Another practice to increase damages is to initiate rounds of patent infringement cases in certain cities to aggregate the damages case by case. Shenzhen Yuandesheng Plastics, the owner of a selfie-stick patent, is a successful player in this regard, which sued thousands of infringers all over China to obtain damages of more than Rmb20 million.

Further, there are other factors to be considered by courts when deciding damages, such as:

  • the publicity of the patented products, which may enhance the confidence of judges when determining an intentional copycat case;
  • the degree of innovation of the patent, which can prove the high value of the patent; and
  • the behaviour of the infringers in the market, which may to some extent prove whether the intent of the infringers was innocent or malicious.

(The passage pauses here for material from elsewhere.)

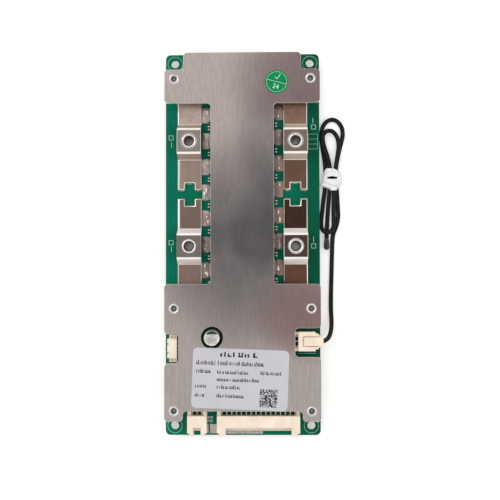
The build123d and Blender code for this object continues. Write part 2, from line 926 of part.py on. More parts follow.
def build_parts():
    """Every piece by its name, each a list of solids."""
    parts = {
        "circuit_board": [circuit_board()],
        "heat_spreader": [heat_spreader()],
        "spreader_standoffs": standoffs(),
        "spreader_screws": spreader_screws(),
        "thermal_pad_left": [thermal_pad(-1)],
        "thermal_pad_right": [thermal_pad(1)],
        "charge_mosfet_frames": mosfet_frames(-1),
        "battery_mosfet_frames": mosfet_frames(1),
        "bay_resistors": bay_resistors(),
        "gate_resistors": gate_resistors(),
        "current_shunts": current_shunts(),
        "clamp_diodes": clamp_diodes(),
        "gate_drivers": gate_drivers(),
        "monitor_chip": [flat_pack_chip(monitor_chip_spot, monitor_chip_size)],
        "control_chip": [flat_pack_chip(control_chip_spot, control_chip_size)],
        "chip_legs": chip_legs(),
        "balance_resistors": balance_resistors(),
        "balance_transistors": balance_transistors(),
        "regulator_inductor": [regulator_inductor()],
        "port_isolators": port_isolators(),
        "capacitor_base": [capacitor_base()],
        "capacitor_can": [capacitor_can()],
        "port_header": [port_place * port_header()],
        "port_pins": [port_place * pin for pin in port_pins()],
        "rating_label": [rating_label()],
        "inspection_sticker": [inspection_sticker()],
        "sensor_plug": [sensor_place * sensor_plug()],
        "sensor_lead": [sensor_lead()],
        "sensor_lead_hank": [sensor_lead_hank()],
        "sensor_lead_tail": [sensor_lead_tail()],
        "lead_tie": [lead_tie()],
        "thermistor_bead": [thermistor_bead()],
    }
    for name, level, place in terminal_spots():
        parts[f"{name}_terminal_{level}"] = [place * terminal_bar()]
        parts[f"{name}_nut_{level}"] = [place * terminal_nut()]
    for side, name in ((-1, "charge"), (1, "battery")):
        for number, place in enumerate(mosfet_spots(side), start=1):
            parts[f"{name}_mosfet_{number}"] = [place * mosfet_body()]
    roof_pin_reach = balance_roof_depth - pin_tip_setback
    for name, place, ways, roof_depth, leg_width, reach in (
        ("balance", balance_place, balance_ways, balance_roof_depth, balance_leg_width, roof_pin_reach),
        ("aux", aux_place, aux_ways, balance_roof_depth, aux_leg_width, roof_pin_reach),
        ("sensor", sensor_place, sensor_ways, sensor_roof_depth, sensor_leg_width, sensor_pin_reach),
    ):
        parts[f"{name}_header"] = [place * plug_header(ways, roof_depth, leg_width)]
        parts[f"{name}_pins"] = [place * pin for pin in header_pins(ways, reach)]
    return parts


os.makedirs("parts", exist_ok=True)
for part_name, solids in build_parts().items():
    shape = solids[0] if len(solids) == 1 else Compound(children=solids)
    export_step(shape, f"parts/{part_name}.step")
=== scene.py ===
import math
import random

import bmesh
import bpy
from mathutils import Matrix, Vector


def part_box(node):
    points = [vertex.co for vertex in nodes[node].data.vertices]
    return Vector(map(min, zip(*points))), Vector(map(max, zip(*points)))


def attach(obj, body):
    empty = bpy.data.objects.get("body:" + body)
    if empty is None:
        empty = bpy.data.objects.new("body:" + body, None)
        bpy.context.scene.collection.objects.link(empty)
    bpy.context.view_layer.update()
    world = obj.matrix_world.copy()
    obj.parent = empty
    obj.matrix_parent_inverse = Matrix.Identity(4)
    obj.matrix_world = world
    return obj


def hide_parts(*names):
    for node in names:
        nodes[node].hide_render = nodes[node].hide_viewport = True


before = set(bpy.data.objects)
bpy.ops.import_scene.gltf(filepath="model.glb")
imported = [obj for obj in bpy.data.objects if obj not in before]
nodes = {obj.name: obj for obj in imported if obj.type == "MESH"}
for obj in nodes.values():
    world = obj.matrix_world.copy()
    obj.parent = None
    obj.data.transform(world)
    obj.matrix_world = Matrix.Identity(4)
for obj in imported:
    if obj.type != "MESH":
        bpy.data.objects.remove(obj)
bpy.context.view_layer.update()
scene = bpy.context.scene
scene.view_settings.view_transform = "Standard"
mm = 0.001


# Camera. It looks straight down on the board from 43 cm, as the photograph does, with
# the small tilts that the board's outline gives.
camera_lens = 59.13
camera_place = Vector((12.3, -16.3, 430.6)) * mm
camera_tilt = (1.73, 1.15, -0.14)

camera_data = bpy.data.cameras.new("camera")
camera_data.lens = camera_lens
camera_data.sensor_width = 36.0
camera_data.clip_start = 0.01


def linked(name, data):
    """An object of the scene with this data. A shape is made its mesh, and freed."""
    if isinstance(data, bmesh.types.BMesh):
        shape, data = data, bpy.data.meshes.new(name)
        shape.to_mesh(data)
        shape.free()
    thing = bpy.data.objects.new(name, data)
    scene.collection.objects.link(thing)
    return thing


camera = linked("camera", camera_data)
camera.location = camera_place
camera.rotation_euler = [math.radians(angle) for angle in camera_tilt]
scene.camera = camera


# Sensor lead. It is a flat twin lead with a black jacket. It leaves the plug, drops to
# the surface that the board stands on, runs along the board and is folded into a hank.
lead_width = 2.3 * mm
lead_thickness = 1.2 * mm
lead_groove = 0.55 * mm
lead_points = [
    (41.2, -50.4, 7.3), (42.9, -50.0, 6.9), (44.8, -47.9, 5.2),
    (45.8, -44.6, 3.0), (46.1, -40.3, 1.1), (45.8, -34.2, 0.66),
    (45.9, -26.4, 0.66), (46.2, -16.8, 0.66), (46.4, -8.6, 0.66),
    (46.7, -1.0, 0.66), (47.0, 4.6, 0.66), (48.9, 8.9, 0.66),
    (50.0, 13.6, 0.66), (49.7, 19.4, 0.66), (49.3, 26.4, 1.1),
    (48.7, 33.2, 1.35), (48.8, 39.8, 1.2), (49.9, 45.6, 0.66),
    (51.3, 51.4, 0.66), (52.7, 56.6, 0.66), (52.1, 61.5, 0.66),
    (48.7, 65.2, 0.66), (44.5, 64.7, 0.66), (41.7, 61.1, 0.66),
    (41.2, 56.4, 0.66), (41.6, 51.6, 0.66), (42.6, 45.8, 0.66),
    (43.3, 39.8, 1.2), (43.5, 33.2, 1.35), (42.9, 27.0, 1.2),
    (42.1, 21.6, 0.66), (41.6, 16.8, 0.66), (41.0, 12.4, 0.8),
    (40.9, 8.1, 1.5), (42.7, 5.7, 2.1), (45.6, 5.7, 2.4),
    (47.4, 8.1, 2.3), (47.4, 12.8, 1.9), (47.4, 19.2, 1.6),
    (47.6, 25.0, 1.8), (47.8, 30.0, 2.65), (48.2, 36.4, 2.65),
    (48.9, 41.6, 2.3), (49.7, 46.2, 1.95), (50.3, 50.6, 1.95),
    (50.0, 54.0, 1.95), (48.9, 56.9, 1.9), (46.8, 59.0, 1.9),
    (44.0, 59.0, 1.95), (42.0, 57.0, 1.95), (41.9, 53.8, 1.95),
    (43.0, 49.6, 1.95), (44.6, 44.8, 1.95), (45.7, 39.6, 1.6),
    (45.8, 33.2, 1.35), (45.4, 27.0, 1.2), (44.8, 20.5, 0.66),
    (44.2, 12.5, 0.66), (43.9, 6.5, 0.7), (43.7, 3.6, 1.5),
    (43.7, 0.8, 1.55),
]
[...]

Although there are no punitive damages for patent infringement cases at present, such a concept has been brewing for some time. As stated by the vice president of the Supreme Court Luo Dongchuan on 29 May 2020, the detailed guidelines for a punitive damages system are being drafted so punitive damages will be actively and practically applied and, especially for those harmful and repetitive infringements, damages should be decided at their upper limit based on market value.


Multidimensional efforts to select effective jurisdiction and solid evidence on infringement and damages are fundamental to obtaining a favourable outcome for patent infringement litigation.